If this isn't enough, RPM packages can also do arbitrary things on package upgrades in their postinstall scripts. I believe that this has occasionally been used to do things like edit installed configuration files to modify or comment out configuration directives that have unavoidably changed or disappeared between software versions. However, this is where we shade into the social side of things.
Because RPM packages can't really try to do sophisticated things
with configuration files, they have a strong social pressure to not
need them. As a packager, part of your job is to make sure that the
package's configuration files work right even within these restrictions.
Generally you must keep existing configuration files working correctly
even over package updates; resorting to pushing installed configuration
files aside as
.rpmsave files is strongly discouraged (as far as
I know; it's certainly uncommon). This requires more up front work,
is harder, and inevitably requires some tradeoffs (where people
with edited configuration files don't magically get the benefit of
new configuration options), but in my opinion it produces better
long term benefits for sysadmins.
(It also encourages schemes to split configuration files up in various ways, because then it's more likely that most of the split configuration files will be unedited. RPM based systems are not alone in this, of course, and sometimes they don't do it as well as other systems.)
As a result, while you can do crazy things in RPM postinstall scripts, it's effectively discouraged. I would be surprised if Fedora packaging review was very receptive to mangling configuration files in postinstall scripts, for example (although it's not covered explicitly in the Fedora packaging guidelines). And of course the technical restriction that you can't ask the user any questions in your postinstall script limits the amount of things it's sensible to even try to have an ultra-smart script do.
This also affects what sort of default configuration it's sensible to set up in your package's stock files. Generally it's going to be better to create something minimal but stable instead of a complicated setup with lots of options that has to be managed by hand. Sure, many sysadmins will have to change your minimal setup, but on the other hand your package itself hopefully won't have to change and revise the setup from version to version. This keeps all of the changes, customizations, and updates in the hands of sysadmins, instead of making some of them your responsibility.
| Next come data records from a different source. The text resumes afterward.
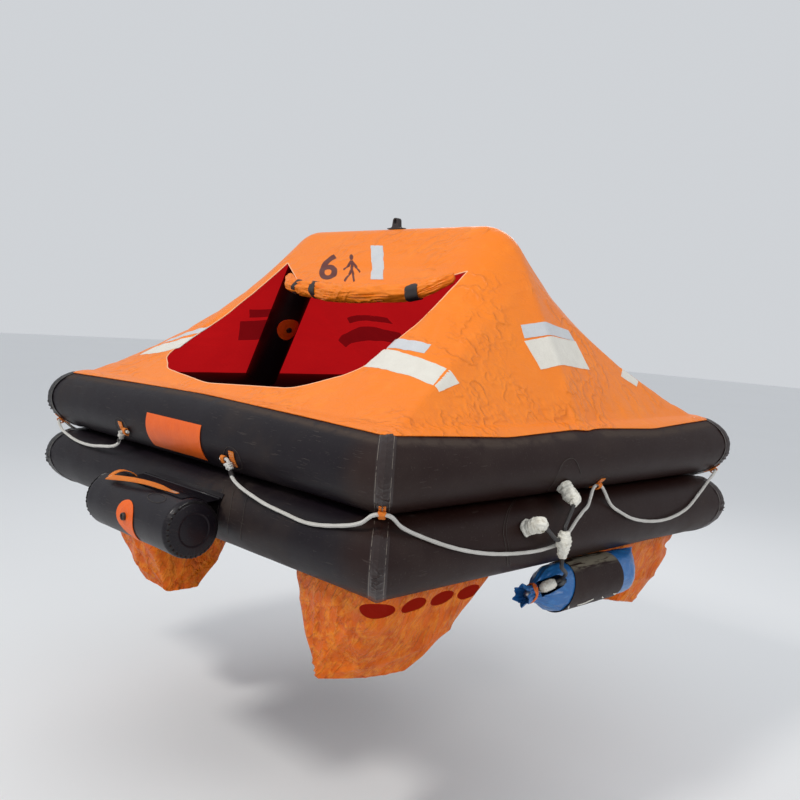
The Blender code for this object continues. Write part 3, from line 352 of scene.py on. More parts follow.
def tube_fabric(name, tint, dusty):
    """Black rubber-coated fabric with a fine weave, scuffs, dust and a few dull spots, and a painted
    brown-red shade on its +X side.
    """
    made = Finish(name, 0.42, Specular_IOR_Level=0.20)
    place = made.place()
    cloudy = made.noise(place, 3.0, 4.0, 0.6)
    patchy = made.noise(place, 11.0, 5.0, 0.65)
    scratch = made.noise(made.stretched(place, (6, 6, 90), (0.3, 0.2, 0.9)), 3.0, 2.0, 0.5)
    hairline = made.noise(made.stretched(place, (5, 140, 60), (0.9, 0.1, 0.5)), 2.0, 2.0, 0.5)
    scratches = scratch.above(0.67, 0.02) * patchy.above(0.55, 0.05) + hairline.above(0.70, 0.01) * 0.8
    specks = made.noise(place, 160.0, 1.0, 0.5).above(0.73, 0.02)
    scuff = made.node("ShaderNodeAttribute", {"attribute_name": "scuff"}, output="Fac")
    dust = cloudy.above(0.60, 0.12) * patchy * dusty + scuff * patchy.above(0.44, 0.10) * 1.6
    dark = made.mix(cloudy, tint, tuple(0.6 * part for part in tint))
    # Past x = 0.90, the +X side of the raft, the black is tinted brown-red: painted shade, for how that side
    # falls in its light.
    across, _, _ = made.split(place)
    dark = made.mix(across.above(0.90, 0.06), dark, (0.0150, 0.0042, 0.0030))
    dull = made.mix(dust, dark, (0.052, 0.036, 0.029))
    worn = made.mix(scratches * 0.30 * dusty + specks * 0.15, dull, (0.13, 0.105, 0.09))
    made.set("Base Color", worn)
    made.set("Roughness", 0.38 + patchy * 0.16 + dust * 0.3)
    weave = made.noise(place, 900.0, 1.0, 0.5)
    made.relief(patchy * 0.6 + weave * 0.12 - scratches * 0.3, 0.0012)
    return made


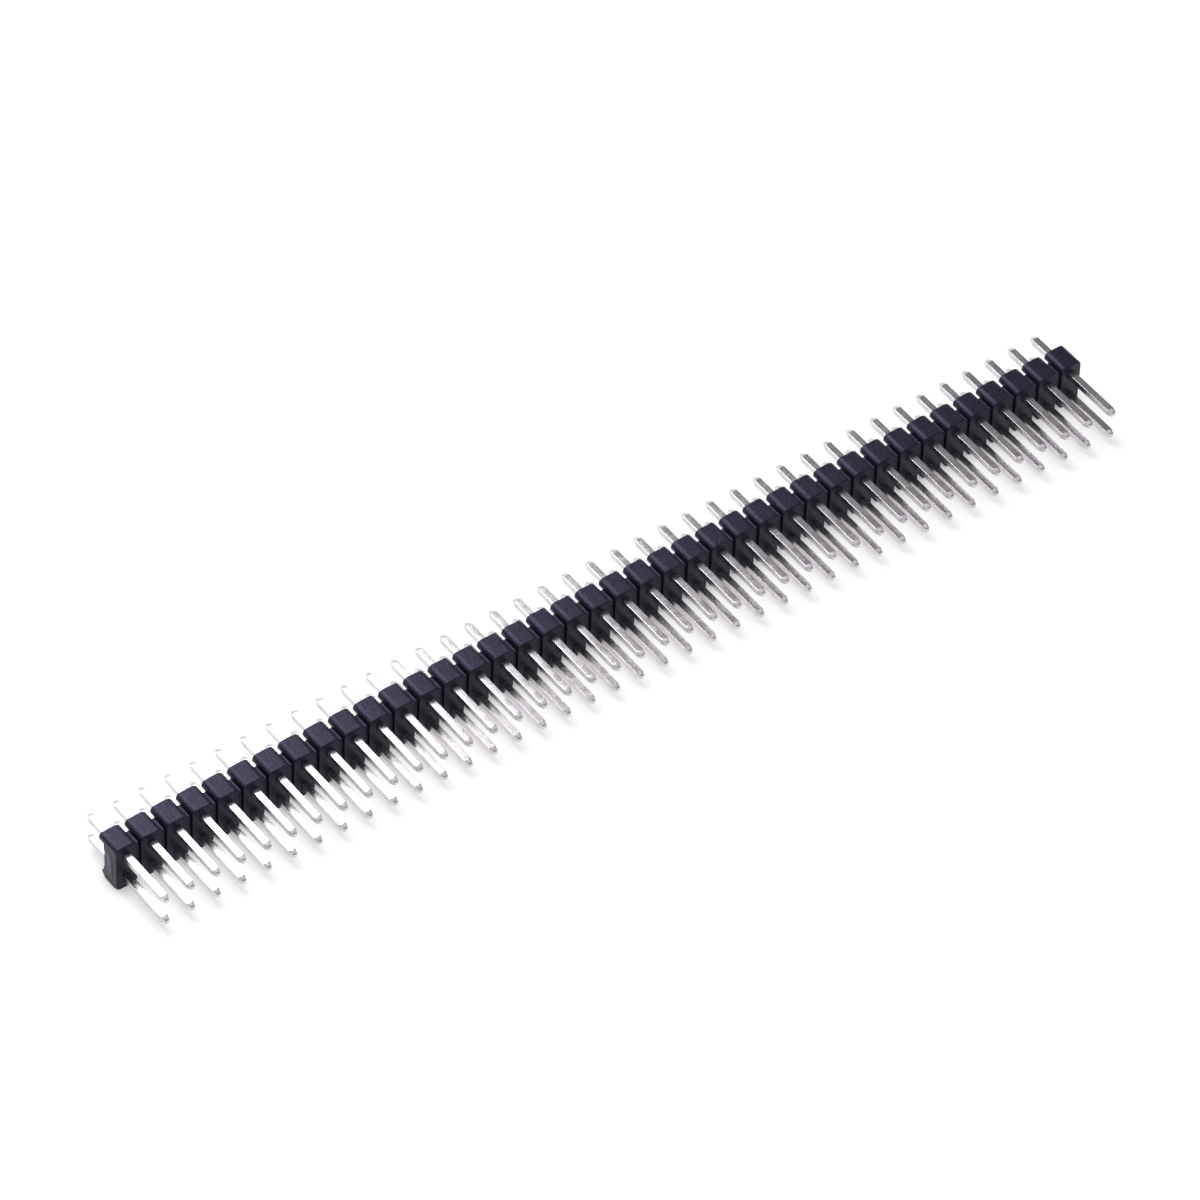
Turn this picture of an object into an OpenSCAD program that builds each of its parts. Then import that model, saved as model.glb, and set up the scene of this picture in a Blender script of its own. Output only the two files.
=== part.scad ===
// Double-row pin header strip: a moulded insulator carrying two rows of square pins.
// Millimetres. X runs along the strip and +Y towards the solder tails.
// The strip lies on one long side at Z = 0, with the pins level.
// The origin is midway along the strip and midway along the pins.

/* [Contact grid] */
// Contacts in each row
columns = 40; // [2:1:40]
// Spacing of the contacts along the strip
pitch = 2.54; // [2.3:0.01:3.0]
// Spacing of the two rows
row_pitch = 2.54; // [2.3:0.01:3.0]

/* [Pins] */
// Side of the square wire
pin_w = 0.64; // [0.5:0.01:0.8]
// Length of a pin on the mating side of the insulator
mating_len = 6.0; // [4:0.1:12]
// Length of a pin on the tail side of the insulator
tail_len = 3.0; // [2:0.1:6]
// Length of the taper at the mating tip
mating_taper_len = 0.5; // [0.2:0.05:1.2]
// Side of the blunt end of the mating tip
mating_tip_w = 0.36; // [0.2:0.01:0.48]
// Length of the taper at the tail tip
tail_taper_len = 0.45; // [0.2:0.05:1.2]
// Side of the blunt end of the tail tip
tail_tip_w = 0.32; // [0.2:0.01:0.48]

/* [Insulator] */
// Thickness of the insulator along the pins
body_t = 2.54; // [2:0.02:4]
// Distance from a row of pins to the long side beside it
side_cover = 1.18; // [1.0:0.01:1.4]
// Gap between the blocks of neighbouring contact pairs
slot_w = 0.4; // [0.2:0.01:0.5]
// Radius of a block's four long corners, each made of three flats
corner_r = 0.5; // [0.2:0.01:0.6]
// Gap between a pin and the wall of its hole, where zero is a push fit
pin_clearance = 0; // [0:0.005:0.05]

/* [Tie between blocks] */
// Height of the tie that joins two blocks, midway between the rows
tie_h = 3.5; // [2.4:0.02:3.5]
// Depth of the groove over the tie on the mating side
groove_depth = 0.3; // [0.1:0.05:0.6]
// Depth of the recess behind the tie on the tail side
recess_depth = 0.6; // [0.3:0.05:0.8]
// Depth of the pocket midway between the rows, from the same face as the recess
pocket_depth = 1.0; // [0.9:0.05:1.3]
// Height of the floor of the pocket
pocket_floor_h = 1.2; // [0.6:0.05:1.6]
// Height of the mouth of the pocket, where it opens into the recess
pocket_mouth_h = 2.1; // [1.7:0.05:2.4]
// Plastic left beside a pin in the recess
pocket_wall = 0.24; // [0.15:0.01:0.4]
// Plastic left between the recess and the long side
recess_lip = 0.68; // [0.6:0.01:0.7]

/* [Hidden] */
function two_digits(i) = str(i < 10 ? "0" : "", i);
function pair_name(i) = str("pin_pair_", two_digits(i));

plastic = "#23253a";
tin = "#c9c8cc";

// A cut runs this far past the face it opens
past = 0.2;
// Sides of the full polygon that a rounded corner is a quarter of
corner_facets = 12;

pin_len = mating_len + body_t + tail_len;
mating_tip_y = -pin_len / 2;
tail_tip_y = pin_len / 2;
mating_face_y = mating_tip_y + mating_len;
tail_face_y = mating_face_y + body_t;

body_h = row_pitch + 2 * side_cover;
mid_z = body_h / 2;
block_w = pitch - slot_w;
strip_len = (columns - 1) * pitch + block_w;
hole_w = pin_w + 2 * pin_clearance;

function column_x(i) = (i - (columns + 1) / 2) * pitch;
function row_z(row) = mid_z + row * row_pitch / 2;

// Outline of a pin, the same from above and from the side
function pin_outline() =
    [
        [-mating_tip_w / 2, mating_tip_y],
        [mating_tip_w / 2, mating_tip_y],
        [pin_w / 2, mating_tip_y + mating_taper_len],
        [pin_w / 2, tail_tip_y - tail_taper_len],
        [tail_tip_w / 2, tail_tip_y],
        [-tail_tip_w / 2, tail_tip_y],
        [-pin_w / 2, tail_tip_y - tail_taper_len],
        [-pin_w / 2, mating_tip_y + mating_taper_len]
    ];

// Square wire, tapered on all four sides at both ends
module pin() {
    intersection() {
        translate([0, 0, -pin_w / 2])
            linear_extrude(pin_w)
                polygon(pin_outline());
        translate([-pin_w / 2, 0, 0])
            rotate([0, 90, 0])
                linear_extrude(pin_w)
                    polygon(pin_outline());
    }
}

module pin_pair(i) {
    color(tin)
        for (row = [-1, 1])
            translate([column_x(i), 0, row_z(row)])
                pin();
}

// End view of one block, standing on Z = 0
module block_outline() {
    flat_w = block_w - 2 * corner_r;
    translate([-block_w / 2, corner_r])
        square([block_w, body_h - 2 * corner_r]);
    translate([-flat_w / 2, 0])
        square([flat_w, body_h]);
    for (x = [-flat_w / 2, flat_w / 2], z = [corner_r, body_h - corner_r])
        translate([x, z])
            circle(corner_r, $fn = corner_facets);
}

// The plastic around one contact pair
module block() {
    translate([0, tail_face_y, 0])
        rotate([90, 0, 0])
            linear_extrude(body_t)
                block_outline();
}

// Square hole through the insulator for one pin
module pin_hole() {
    translate([-hole_w / 2, mating_face_y - past, -hole_w / 2])
        cube([hole_w, body_t + 2 * past, hole_w]);
}

// Side view of the recess behind a tie, with the pocket at its middle, as Y and Z
function recess_outline() =
    let (
        mouth_y = tail_face_y + past,
        recess_y = tail_face_y - recess_depth,
        pocket_y = tail_face_y - pocket_depth
    )
    [
        [mouth_y, recess_lip],
        [mouth_y, body_h - recess_lip],
        [recess_y, body_h - recess_lip],
        [recess_y, mid_z + pocket_mouth_h / 2],
        [pocket_y, mid_z + pocket_floor_h / 2],
        [pocket_y, mid_z - pocket_floor_h / 2],
        [recess_y, mid_z - pocket_mouth_h / 2],
        [recess_y, recess_lip]
    ];

// Space cut between two contact pairs, out of the tie and the sides of both blocks
module recess() {
    recess_x = pin_w / 2 + pocket_wall;
    translate([recess_x, 0, 0])
        rotate([90, 0, 90])
            linear_extrude(pitch - 2 * recess_x)
                polygon(recess_outline());
}

// Bar through all the blocks that holds them in one strip
module tie() {
    translate([-strip_len / 2, mating_face_y + groove_depth, mid_z - tie_h / 2])
        cube([strip_len, body_t - groove_depth - recess_depth, tie_h]);
}

module insulator() {
    color(plastic)
        difference() {
            union() {
                tie();
                for (i = [1:columns])
                    translate([column_x(i), 0, 0])
                        block();
            }
            for (i = [0:columns])
                translate([column_x(i), 0, 0])
                    recess();
            for (i = [1:columns], row = [-1, 1])
                translate([column_x(i), 0, row_z(row)])
                    pin_hole();
        }
}

insulator();
for (i = [1:columns])
    pin_pair(i);
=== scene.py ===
"""The looks of a double-row pin header strip: its moulded insulator and its tinned pins.

Each piece is modelled in millimetres and brought to metres when it is finished.
X runs along the strip, +Y towards the solder tails, and the strip lies on Z = 0.
"""

import math
import random

import bmesh
import bpy
from mathutils import Matrix, Vector


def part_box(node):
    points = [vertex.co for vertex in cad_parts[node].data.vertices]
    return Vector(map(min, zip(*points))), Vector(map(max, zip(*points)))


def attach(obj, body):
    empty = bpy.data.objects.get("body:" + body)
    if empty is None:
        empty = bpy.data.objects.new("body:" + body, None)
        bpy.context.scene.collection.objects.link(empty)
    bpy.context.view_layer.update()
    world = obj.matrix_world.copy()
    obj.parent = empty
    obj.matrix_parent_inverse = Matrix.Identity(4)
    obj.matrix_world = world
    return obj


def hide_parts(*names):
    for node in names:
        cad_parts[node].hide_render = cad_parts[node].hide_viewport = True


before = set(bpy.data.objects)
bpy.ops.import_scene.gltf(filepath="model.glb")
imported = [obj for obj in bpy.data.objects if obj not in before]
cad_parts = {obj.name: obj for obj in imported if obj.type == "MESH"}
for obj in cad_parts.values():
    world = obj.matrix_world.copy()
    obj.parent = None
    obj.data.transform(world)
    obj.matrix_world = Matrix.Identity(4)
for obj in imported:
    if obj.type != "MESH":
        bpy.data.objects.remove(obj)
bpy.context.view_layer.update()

MM = 0.001

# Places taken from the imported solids, in millimetres
PAIR_NODES = sorted(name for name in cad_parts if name.startswith("pin_pair_"))
BODY_LOW, BODY_HIGH = (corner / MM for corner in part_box("insulator"))
PAIR_LOW, PAIR_HIGH = (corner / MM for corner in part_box(PAIR_NODES[0]))
COLUMN_X = [(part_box(name)[0].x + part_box(name)[1].x) / 2 / MM for name in PAIR_NODES]
PITCH = COLUMN_X[1] - COLUMN_X[0]
PIN_W = PAIR_HIGH.x - PAIR_LOW.x
ROW_Z = {"lower": PAIR_LOW.z + PIN_W / 2, "upper": PAIR_HIGH.z - PIN_W / 2}
MATING_TIP_Y, TAIL_TIP_Y = PAIR_LOW.y, PAIR_HIGH.y
FRONT_Y, BACK_Y = BODY_LOW.y, BODY_HIGH.y
BODY_H = BODY_HIGH.z
MID_Z = BODY_H / 2
BLOCK_W = BODY_HIGH.x - BODY_LOW.x - (len(COLUMN_X) - 1) * PITCH

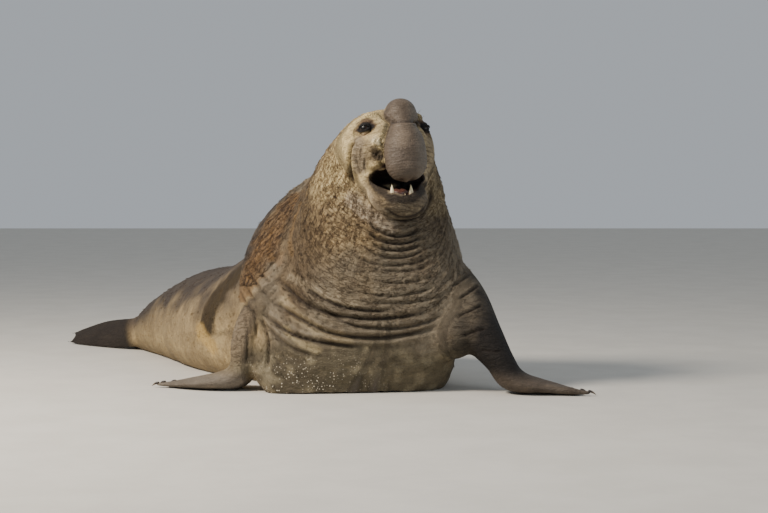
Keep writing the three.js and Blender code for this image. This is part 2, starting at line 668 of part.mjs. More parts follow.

RPM's technical approach could not work without the social approach (although of course its technical limitations combined with sane people create the social approach). As a result, any RPM based system is going to have a terrible time with a program that needs configuration file customization and also changes its configuration files around in incompatible ways (either as for what's allowed in them or as to how they're organized). Fortunately there are not many programs like this, because they're unpopular with sysadmins even without RPM packaging issues.